>> BEGIN SOURCE DATA
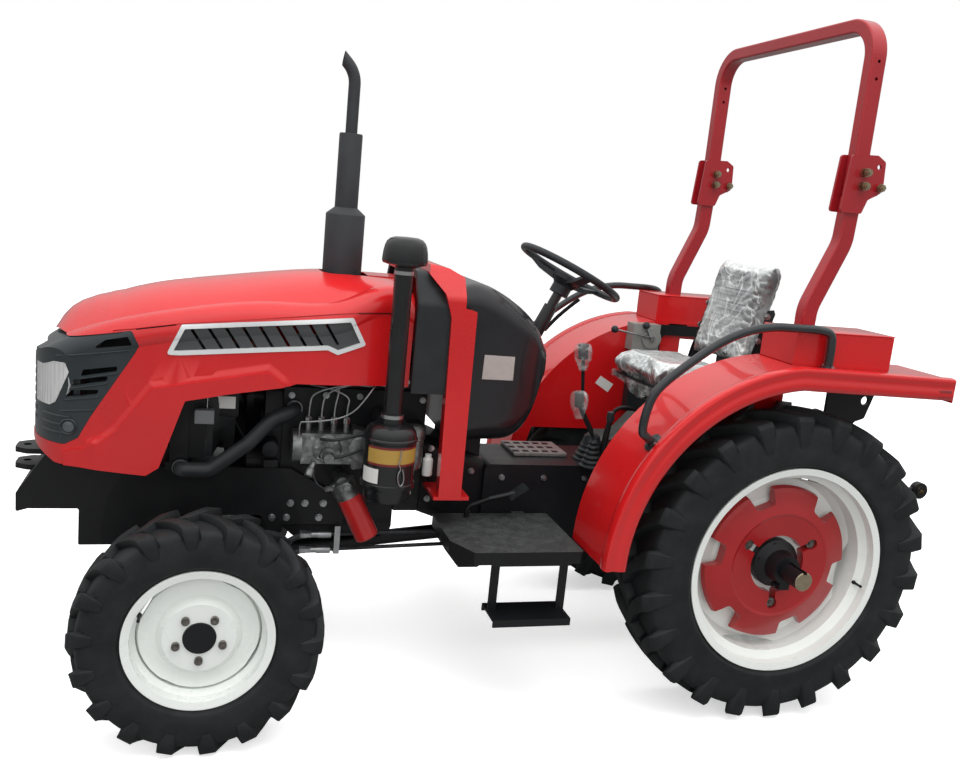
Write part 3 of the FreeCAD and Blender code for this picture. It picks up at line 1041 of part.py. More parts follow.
def fenders():
    keep("fenders", both_sides(fender()))
    x = rear_axle_x
    lift = sheet + seat_gap
    box_body = slab([(x + 70, fender_surface_z(x + 70, lift)), (x + 70, box_top_z), (x - 330, box_top_z),
                     (x - 330, fender_surface_z(x - 330, lift))], "y", fender_inner_y + 10, 636, 4.0)
    keep("fender_boxes", both_sides(box_body.cut(post_hole(1.0))))
    rail_y = 662.0
    lean = math.radians(36.7)
    foot = fender_arc_radius + lift

    def off_skin(distance):
        return (x + (foot + distance) * math.cos(lean), rail_y,
                fender_centre_z + (foot + distance) * math.sin(lean))

    rail = pipe([off_skin(0), off_skin(74), (x + 600, rail_y, rail_crest_z - 260),
                 (x + 400, rail_y, rail_crest_z - 84), (x + 210, rail_y, rail_crest_z),
                 (x - 20, rail_y, rail_crest_z), (x - 55, rail_y, rail_crest_z - 60),
                 (x - 55, rail_y, fender_surface_z(x - 55, lift))], 15.0, 60.0)
    keep("handrails", both_sides(rail))
    lamp = box(fender_tail_x - 20, fender_tail_x - 6 - seat_gap, 560, 700,
               fender_tail_z - 67, fender_tail_z - 2)
    keep("tail_lamps", both_sides(lamp))
    # black gusset plates that carry the fender, its box and the guard from the axle housing
    plate_y0, plate_y1 = fender_inner_y - 12.3, fender_inner_y - seat_gap
    saddle_top = rear_tyre_radius + 106
    under = mount_top - 1
    gusset = slab([(x + 74, saddle_top + seat_gap), (x - 78, saddle_top + seat_gap), (x - 400, under - 230),
                   (x - 440, under - 216), (x - 486, under - 66), (x - 486, under), (x + 74, under)],
                  "y", plate_y0, plate_y1, 14.0)
    window = slab([(x + 44, saddle_top + 78), (x - 50, saddle_top + 78), (x - 260, under - 286),
                   (x - 260, under - 46), (x + 44, under - 46)], "y", plate_y0 - 5, plate_y1 + 5, 30.0)
    eye = rod(17.0, (x - 430, plate_y0 - 5, under - 146), (x - 430, plate_y1 + 5, under - 146))
    flange = box(x - 78, x + 74, plate_y0 - 40, plate_y1, saddle_top + seat_gap, saddle_top + 12)
    arm = box(post_x - 42, post_x + 42, plate_y0, guard_y + 60,
              mount_top - seat_gap - 14, mount_top - seat_gap)
    keep("guard_mounts", both_sides(fuse(gusset.cut(window), flange, arm).cut(eye)))


def guard():
    x = rear_axle_x
    half = guard_tube_y / 2
    splice = guard_pivot_z
    post = square_pipe([(post_x, guard_y, mount_top), (post_x, guard_y, mount_top + 203),
                        (x - 140, guard_y, splice - 200), (guard_x + 4, guard_y, splice - 40)],
                       guard_tube_x / 2, half, guard_wall, 150.0)
    outline = [(x - 172, splice - 95), (x - 86, splice - 95), (x - 100, splice + 104),
               (x - 205, splice + 110),
               (x - 240, splice + 90), (x - 246, splice - 10), (x - 226, splice - 25), (x - 190, splice - 45)]
    outer_plate = slab(outline, "y", guard_y + half, guard_y + half + 10, 12.0)
    inner_plate = slab(outline, "y", guard_y - half - 10, guard_y - half, 12.0)
    bolts = [(x - 154, splice + 46), (x - 154, splice)]
    spare = rod(8.5, (x - 216, 400, splice + 71), (x - 216, 600, splice + 71))
    plates = fuse(outer_plate, inner_plate).cut(spare)
    pivot = rod(10.0, (guard_pivot_x, guard_y - half - 24, splice),
                (guard_pivot_x, guard_y + half + 24, splice))
    heads = []
    for bx, bz in bolts:
        heads.append(rod(15.0, (bx, guard_y + half + 10, bz), (bx, guard_y + half + 24, bz)))
        heads.append(rod(15.0, (bx, guard_y - half - 24, bz), (bx, guard_y - half - 10, bz)))
    keep("guard_posts", both_sides(fuse(post, plates, pivot, heads)))
    inner_half = half - running_gap
    top = guard_top_z - guard_tube_x / 2
    hoop_low = splice - 32
    hoop = square_pipe([(guard_x, -guard_y, hoop_low), (guard_x, -guard_y, top), (guard_x, guard_y, top),
                        (guard_x, guard_y, hoop_low)], guard_tube_x / 2, inner_half, guard_wall, 120.0)
    lug = slab([(guard_x - 26, splice - 28), (guard_pivot_x - 4, splice - 28),
                (guard_pivot_x - 22, splice - 15),
                (guard_pivot_x - 22, splice + 15), (guard_pivot_x - 4, splice + 28),
                (guard_x - 26, splice + 50)],
               "y", guard_y - inner_half, guard_y + inner_half, 8.0)
    hoop = fuse(hoop, both_sides(lug))
    bore = rod(10.0 + pin_gap, (guard_pivot_x, -700, guard_pivot_z), (guard_pivot_x, 700, guard_pivot_z))
    holes = [rod(8.5, (bx, -700, bz), (bx, 700, bz)) for bx, bz in bolts]
    lamp_holes = [rod(6.0, (guard_x, -700, guard_top_z - down), (guard_x, 700, guard_top_z - down))
                  for down in (162, 220)]
    keep("guard_hoop", hoop.cut(Part.makeCompound([bore] + holes + lamp_holes)))


# ---------------------------------------------------------------- build and write
for build in (wheels, front_axle, knuckles, front_frame, radiator, filters, hoses, driveline, hitch,
              hood, arch, cowl, platform, seat, fenders, guard):
    build()

os.makedirs("parts", exist_ok=True)
low, high = V(1e9, 1e9, 1e9), V(-1e9, -1e9, -1e9)
for name, shape in parts.items():
    shape.exportStep("parts/" + name + ".step")
    bounds = shape.BoundBox
    low = V(min(low.x, bounds.XMin), min(low.y, bounds.YMin), min(low.z, bounds.ZMin))
    high = V(max(high.x, bounds.XMax), max(high.y, bounds.YMax), max(high.z, bounds.ZMax))
    print(name, "solids", len(shape.Solids), "valid", shape.isValid(), "volume %.3f l" % (shape.Volume / 1e6),
          "faces", len(shape.Faces))
print("box", low, high, "nodes", len(parts))
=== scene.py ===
# A four-wheel-drive utility tractor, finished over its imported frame.
# The sections follow the tractor as it goes down the line: castings, wheels, steering, engine, tinwork,
# controls, seat, mudguards and roll-over guard, and last the studio it stands in.
import json
from math import copysign, cos, hypot, pi, radians, sin
import bmesh
import bpy
import numpy as np
from mathutils import Matrix, Vector
from mathutils.bvhtree import BVHTree


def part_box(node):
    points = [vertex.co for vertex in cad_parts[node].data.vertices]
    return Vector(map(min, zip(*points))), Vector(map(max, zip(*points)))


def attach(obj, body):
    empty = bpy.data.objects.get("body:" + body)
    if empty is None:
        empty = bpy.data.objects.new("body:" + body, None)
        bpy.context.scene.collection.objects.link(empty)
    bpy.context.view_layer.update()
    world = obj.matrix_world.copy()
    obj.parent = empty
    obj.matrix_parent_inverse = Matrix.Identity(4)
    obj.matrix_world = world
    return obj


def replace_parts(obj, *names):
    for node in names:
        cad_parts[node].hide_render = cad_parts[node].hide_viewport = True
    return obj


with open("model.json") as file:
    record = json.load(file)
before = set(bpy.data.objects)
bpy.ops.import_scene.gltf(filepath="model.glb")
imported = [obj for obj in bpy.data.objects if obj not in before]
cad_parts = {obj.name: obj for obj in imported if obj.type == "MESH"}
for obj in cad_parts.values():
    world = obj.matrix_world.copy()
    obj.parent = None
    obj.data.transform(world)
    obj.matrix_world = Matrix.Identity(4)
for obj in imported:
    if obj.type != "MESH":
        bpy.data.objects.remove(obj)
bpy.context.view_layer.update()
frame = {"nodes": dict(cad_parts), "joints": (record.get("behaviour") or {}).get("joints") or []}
node = frame["nodes"]
joint = {entry["name"]: entry for entry in frame["joints"]}
front_axle_x = joint["steer_left"]["pos_m"][0]
rear_axle_x = joint["rear_left_spin"]["pos_m"][0]

# ---- Chassis castings ----
# Grey iron and welded plate, sand cast or cut, sprayed black after assembly: a satin film over a
# pebbled casting skin. Plate bolts are zinc plated and go in after the paint.


def colour(hex_code):
    """An sRGB hex colour as linear RGBA."""
    parts = [int(hex_code[i:i + 2], 16) / 255 for i in (0, 2, 4)]
    return tuple(c / 12.92 if c <= 0.04045 else ((c + 0.055) / 1.055) ** 2.4 for c in parts) + (1.0,)


def add(tree, kind, links=None, **settings):
    """Adds one node: settings are its properties, links its inputs' values, or a socket or node to take."""
    made = tree.nodes.new(kind)
    for key, value in settings.items():
        setattr(made, key, value)
    for key, value in (links or {}).items():
        socket = made.inputs[key]
        if isinstance(value, bpy.types.Node):
            value = value.outputs[0]
        if isinstance(value, bpy.types.NodeSocket):
            tree.links.new(value, socket)
        else:
            socket.default_value = value
    return made


def new_material(name):
    """An empty material, and its tree; pieces finished in it go in its slot."""
    material = bpy.data.materials.new(name)
    material.use_nodes = True
    material.node_tree.nodes.clear()
    return material, material.node_tree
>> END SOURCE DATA
** WORK TO COMPLETE **
Return only the lines spanning from the first line of the material through the line with "fender_centre_z + (foot", copied exactly, both ends kept.

** SOLUTION TO THE EXERCISE **
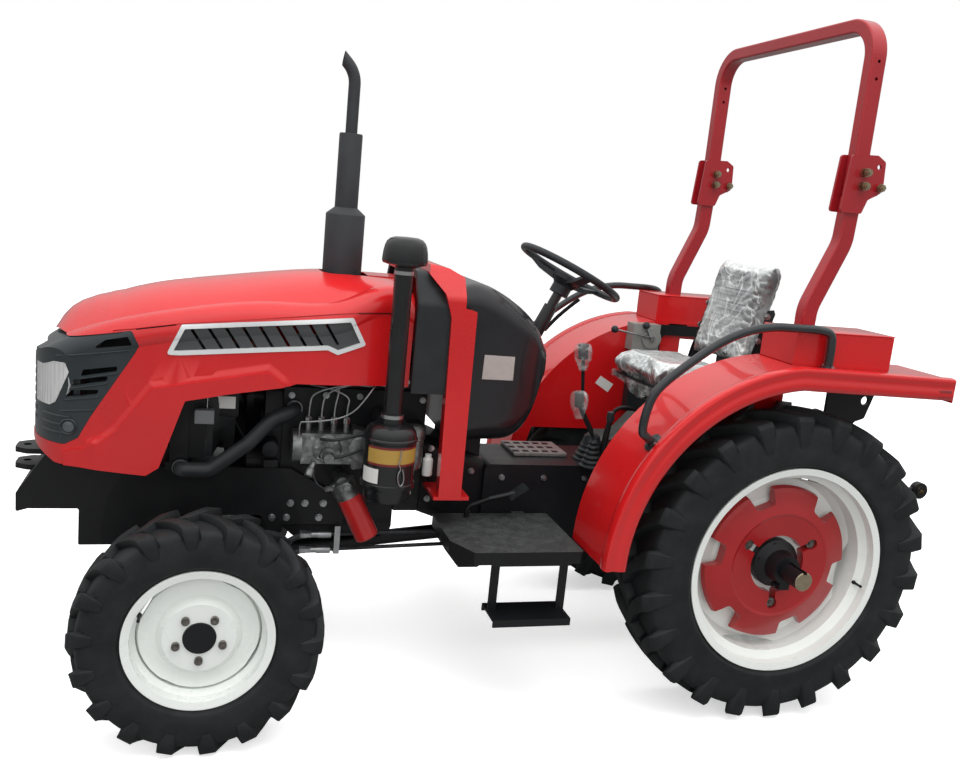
Write part 3 of the FreeCAD and Blender code for this picture. It picks up at line 1041 of part.py. More parts follow.
def fenders():
    keep("fenders", both_sides(fender()))
    x = rear_axle_x
    lift = sheet + seat_gap
    box_body = slab([(x + 70, fender_surface_z(x + 70, lift)), (x + 70, box_top_z), (x - 330, box_top_z),
                     (x - 330, fender_surface_z(x - 330, lift))], "y", fender_inner_y + 10, 636, 4.0)
    keep("fender_boxes", both_sides(box_body.cut(post_hole(1.0))))
    rail_y = 662.0
    lean = math.radians(36.7)
    foot = fender_arc_radius + lift

    def off_skin(distance):
        return (x + (foot + distance) * math.cos(lean), rail_y,
                fender_centre_z + (foot + distance) * math.sin(lean))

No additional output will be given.